→ **Given request**:
Return the lines exactly as they stand, from the first of the material through the line containing "return f.blend(f.times(light, 0.5), tone, LIGHT_SCUFF)".

Material provided start

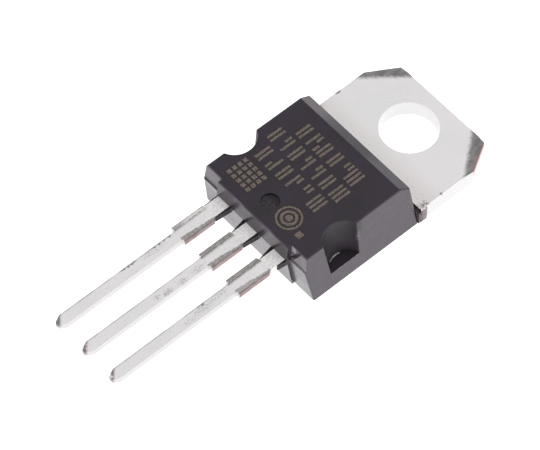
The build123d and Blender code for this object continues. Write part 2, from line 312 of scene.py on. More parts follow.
# x, y, half length, half width and depth of tone of each scuffed stretch
SCUFFED = (
    (-2.60, -18.60, 0.90, 0.22, 0.50),
    (0.10, -17.35, 0.55, 0.25, 0.65),
    (0.18, -18.55, 0.40, 0.22, 0.75),
    (0.17, -19.70, 0.42, 0.22, 0.95),
    (0.03, -20.47, 0.28, 0.18, 0.85),
    (2.30, -17.60, 0.70, 0.24, 0.60),
    (2.42, -18.90, 0.80, 0.24, 0.60),
    (2.58, -20.10, 0.50, 0.18, 0.50),
)
SCUFF, LIGHT_SCUFF = (0.30, 0.285, 0.29), (0.50, 0.485, 0.49)

# y range and lead of each chipped stretch of a shank's rolled edge; lead -1 is the base
CHIPPED = (
    ((-17.60, -16.95), -1),
    ((-18.65, -17.80), -1),
    ((-20.95, -19.75), -1),
    ((-19.10, -18.60), 1),
)
CHIP = (0.24, 0.225, 0.23)
ROLLED_EDGE_SHADE = (0.50, 0.485, 0.49)
BRUISE, BROWN_BRUISE = (0.26, 0.245, 0.25), (0.27, 0.215, 0.220)


def lead_scuffs(f, tone):
    """Scuffed stretches along the shanks, and light scuffing everywhere on them."""
    grain = f.noise(0.085, detail=4.0, rough=0.75, stretch=(1.0, 1.5, 1.0))
    scuff = f.between(grain, 0.47, 0.60)
    for x, y, half_length, half_width, depth in SCUFFED:
        away = f.math("DIVIDE", f.distance(x, y, stretch_y=half_width / half_length), half_width)
        tone = f.blend(f.both(f.between(away, 0.6, 1.15, depth, 0.0), scuff), tone, SCUFF)
    light = f.both(f.between(grain, 0.62, 0.70), on_leads(f))
    return f.blend(f.times(light, 0.5), tone, LIGHT_SCUFF)


def chipped_edges(f, tone):
    """Dark chips along the rolled edge of some shanks."""
    place = across_lead(f, SHANK_SHIFTS)
    ragged = f.wander(0.20, 0.75, detail=3.0, rough=0.7)
    upper = f.between(f.z, LEAD_TOP_Z - 0.35, LEAD_TOP_Z - 0.30)
    edge = f.both(f.under(f.plus(place, ragged), -0.30, -0.24), upper)
    for y_range, lead in CHIPPED:
        middle = lead * LEAD_PITCH
        stretch = f.box(x_range=(middle - 0.8, middle + 0.8), y_range=y_range, soft=0.10)
        tone = f.blend(f.both(edge, stretch), tone, CHIP)
    return tone


def shank_edge_line(f, tone):
    """Thin grey line of painted shade where the shear rolled one long edge of each shank."""
    place = across_lead(f, SHANK_SHIFTS)
    strength = f.patches(0.9, 0.35, 0.60, 0.25, 0.95, detail=3.0)
    line = f.both(f.under(place, -0.37, -0.24), strength, f.box(y_range=(TIP_Y, STUB_END_Y)))
    return f.blend(line, tone, ROLLED_EDGE_SHADE)


def bruised_tips(f, tone):
    """Bruises on one corner of each tip, browner on the collector and the emitter."""
    place = across_lead(f, SHANK_SHIFTS)
    towards_tip = f.plus(f.times(f.y, -1.0), f.times(place, -0.9))
    bruise = f.both(
        f.between(towards_tip, -TIP_Y - 0.42, -TIP_Y - 0.12),
        f.patches(0.22, 0.32, 0.50, detail=3.0),
    )
    return f.blend(bruise, tone, f.blend(f.between(f.x, -1.4, -1.2), BRUISE, BROWN_BRUISE))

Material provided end

→ **The response**:
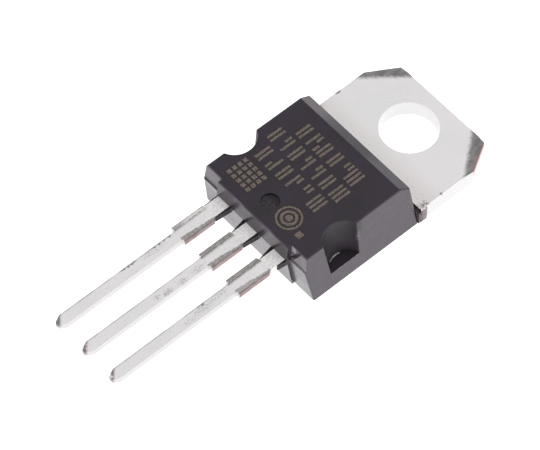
The build123d and Blender code for this object continues. Write part 2, from line 312 of scene.py on. More parts follow.
# x, y, half length, half width and depth of tone of each scuffed stretch
SCUFFED = (
    (-2.60, -18.60, 0.90, 0.22, 0.50),
    (0.10, -17.35, 0.55, 0.25, 0.65),
    (0.18, -18.55, 0.40, 0.22, 0.75),
    (0.17, -19.70, 0.42, 0.22, 0.95),
    (0.03, -20.47, 0.28, 0.18, 0.85),
    (2.30, -17.60, 0.70, 0.24, 0.60),
    (2.42, -18.90, 0.80, 0.24, 0.60),
    (2.58, -20.10, 0.50, 0.18, 0.50),
)
SCUFF, LIGHT_SCUFF = (0.30, 0.285, 0.29), (0.50, 0.485, 0.49)

# y range and lead of each chipped stretch of a shank's rolled edge; lead -1 is the base
CHIPPED = (
    ((-17.60, -16.95), -1),
    ((-18.65, -17.80), -1),
    ((-20.95, -19.75), -1),
    ((-19.10, -18.60), 1),
)
CHIP = (0.24, 0.225, 0.23)
ROLLED_EDGE_SHADE = (0.50, 0.485, 0.49)
BRUISE, BROWN_BRUISE = (0.26, 0.245, 0.25), (0.27, 0.215, 0.220)


def lead_scuffs(f, tone):
    """Scuffed stretches along the shanks, and light scuffing everywhere on them."""
    grain = f.noise(0.085, detail=4.0, rough=0.75, stretch=(1.0, 1.5, 1.0))
    scuff = f.between(grain, 0.47, 0.60)
    for x, y, half_length, half_width, depth in SCUFFED:
        away = f.math("DIVIDE", f.distance(x, y, stretch_y=half_width / half_length), half_width)
        tone = f.blend(f.both(f.between(away, 0.6, 1.15, depth, 0.0), scuff), tone, SCUFF)
    light = f.both(f.between(grain, 0.62, 0.70), on_leads(f))
    return f.blend(f.times(light, 0.5), tone, LIGHT_SCUFF)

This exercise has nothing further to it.